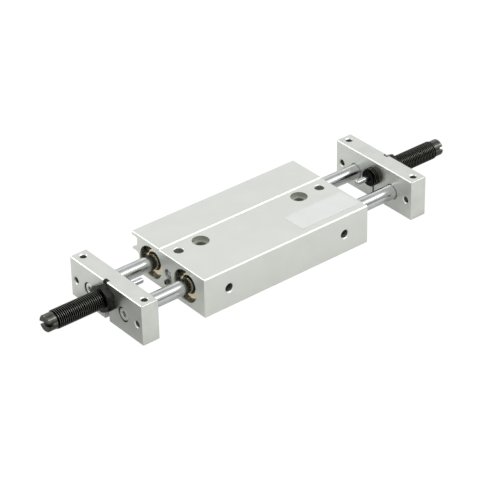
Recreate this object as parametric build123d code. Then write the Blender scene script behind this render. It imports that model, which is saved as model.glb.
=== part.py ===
from build123d import *
from math import asin, cos, radians, sin, tan
import os

# Twin rod cylinder. X runs along the rods, the air ports face -Y, the sensor rail faces +Y.
# The origin is the middle of the body's underside. All sizes are millimetres.

# Bores and rods
bore_d = 16.0
bore_pitch = 28.0
rod_d = 8.0
running_gap = 0.05
seat_gap = 0.03
face_gap = 0.05

# Body block
body_length = 106.0
seat_d = 18.0
near_wall = 6.5
floor_wall = 2.3
roof_wall = 2.0
edge_chamfer = 0.5
end_chamfer = 0.32
step_y = 6.5
step_run = 0.6
step_height = 0.5

# Sensor rail on the far side
rail_reach = 6.5
rail_lip = 2.3
rail_depth = 4.2
rail_mouth = 4.3
rail_hook = 3.0
rail_tip = 1.0
rail_web = 1.2
rail_round = 1.6
lip_round = 0.6

# Ports, passages and mounting holes of the body
port_inset = 15.5
port_drill_d = 4.2
port_thread_d = 5.0
port_chamfer = 0.7
top_port_inset = 7.2
passage_d = 3.0
axial_drill_d = 2.5
mount_pitch = 64.0
mount_hole_d = 5.5
mount_head_d = 9.0
mount_head_depth = 2.6

# Plugs and screws in the body
port_plug_length = 4.5
port_plug_sink = 2.0
port_plug_key = 2.5
passage_ball_d = 5.2
passage_ball_sink = 0.4
bleed_d = 3.0
bleed_drop = 4.4
bleed_length = 6.0
bleed_stand = 1.8
bleed_key = 1.5

# Rod covers and what they hold
mouth_depth = 1.3
ring_thickness = 1.0
ring_depth = 0.5
ring_width = 1.5
ring_lug_angle = 50.0
ring_mouth_angle = 20.0
ring_lug_r = 1.35
ring_eye_d = 1.3
ring_eye_wall = 0.3
cover_length = 8.0
cover_lip = 0.6
cover_lip_width = 1.1
seal_length = 2.8
seal_width = 2.1
bush_wall = 0.95
o_ring_inset = 5.6
o_ring_space = 2.2
o_ring_depth = 1.4
bumper_length = 2.2
bumper_ease = 0.4

# Pistons
piston_length = 18.0
piston_seal_inset = 3.6
piston_seal_space = 2.4
piston_seal_depth = 1.7
ring_space = 3.4
magnet_depth = 2.4
wear_depth = 1.4
clip_thickness = 0.8
clip_depth = 0.6
clip_width = 2.4
clip_mouth = 50.0

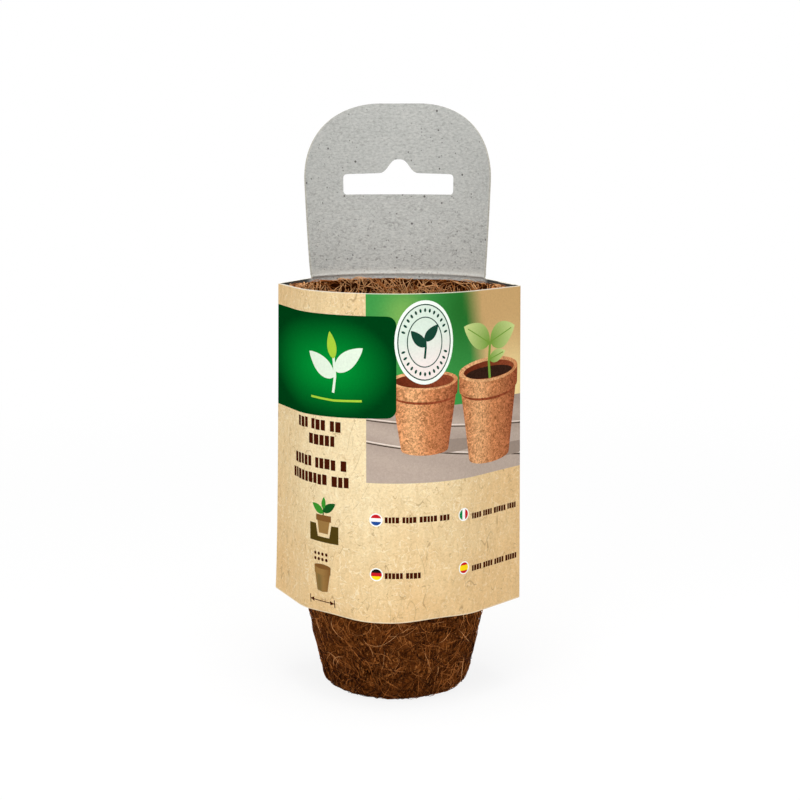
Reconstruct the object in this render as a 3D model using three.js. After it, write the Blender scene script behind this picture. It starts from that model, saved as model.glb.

□ □ □ □ □

**Task to carry out**. Extract every line above exactly as it stands.

**Answer below**.
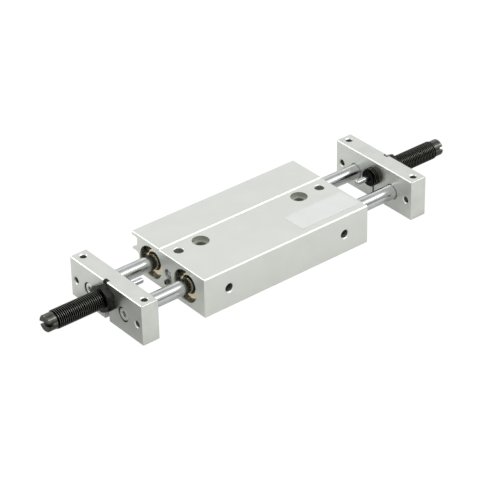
Recreate this object as parametric build123d code. Then write the Blender scene script behind this render. It imports that model, which is saved as model.glb.
=== part.py ===
from build123d import *
from math import asin, cos, radians, sin, tan
import os

# Twin rod cylinder. X runs along the rods, the air ports face -Y, the sensor rail faces +Y.
# The origin is the middle of the body's underside. All sizes are millimetres.

# Bores and rods
bore_d = 16.0
bore_pitch = 28.0
rod_d = 8.0
running_gap = 0.05
seat_gap = 0.03
face_gap = 0.05

# Body block
body_length = 106.0
seat_d = 18.0
near_wall = 6.5
floor_wall = 2.3
roof_wall = 2.0
edge_chamfer = 0.5
end_chamfer = 0.32
step_y = 6.5
step_run = 0.6
step_height = 0.5

# Sensor rail on the far side
rail_reach = 6.5
rail_lip = 2.3
rail_depth = 4.2
rail_mouth = 4.3
rail_hook = 3.0
rail_tip = 1.0
rail_web = 1.2
rail_round = 1.6
lip_round = 0.6

# Ports, passages and mounting holes of the body
port_inset = 15.5
port_drill_d = 4.2
port_thread_d = 5.0
port_chamfer = 0.7
top_port_inset = 7.2
passage_d = 3.0
axial_drill_d = 2.5
mount_pitch = 64.0
mount_hole_d = 5.5
mount_head_d = 9.0
mount_head_depth = 2.6

# Plugs and screws in the body
port_plug_length = 4.5
port_plug_sink = 2.0
port_plug_key = 2.5
passage_ball_d = 5.2
passage_ball_sink = 0.4
bleed_d = 3.0
bleed_drop = 4.4
bleed_length = 6.0
bleed_stand = 1.8
bleed_key = 1.5

# Rod covers and what they hold
mouth_depth = 1.3
ring_thickness = 1.0
ring_depth = 0.5
ring_width = 1.5
ring_lug_angle = 50.0
ring_mouth_angle = 20.0
ring_lug_r = 1.35
ring_eye_d = 1.3
ring_eye_wall = 0.3
cover_length = 8.0
cover_lip = 0.6
cover_lip_width = 1.1
seal_length = 2.8
seal_width = 2.1
bush_wall = 0.95
o_ring_inset = 5.6
o_ring_space = 2.2
o_ring_depth = 1.4
bumper_length = 2.2
bumper_ease = 0.4

# Pistons
piston_length = 18.0
piston_seal_inset = 3.6
piston_seal_space = 2.4
piston_seal_depth = 1.7
ring_space = 3.4
magnet_depth = 2.4
wear_depth = 1.4
clip_thickness = 0.8
clip_depth = 0.6
clip_width = 2.4
clip_mouth = 50.0

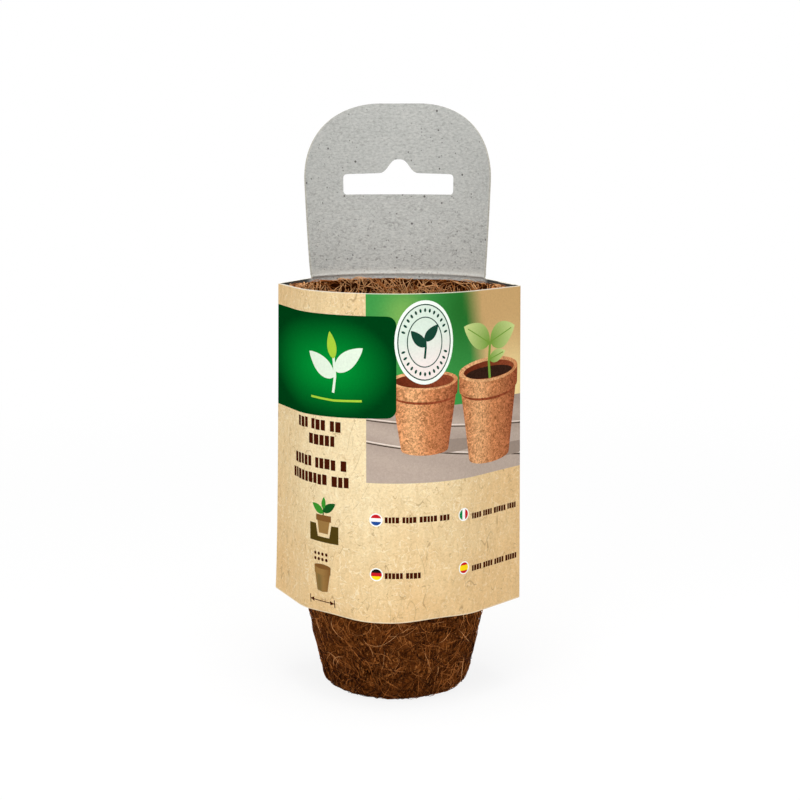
Reconstruct the object in this render as a 3D model using three.js. After it, write the Blender scene script behind this picture. It starts from that model, saved as model.glb.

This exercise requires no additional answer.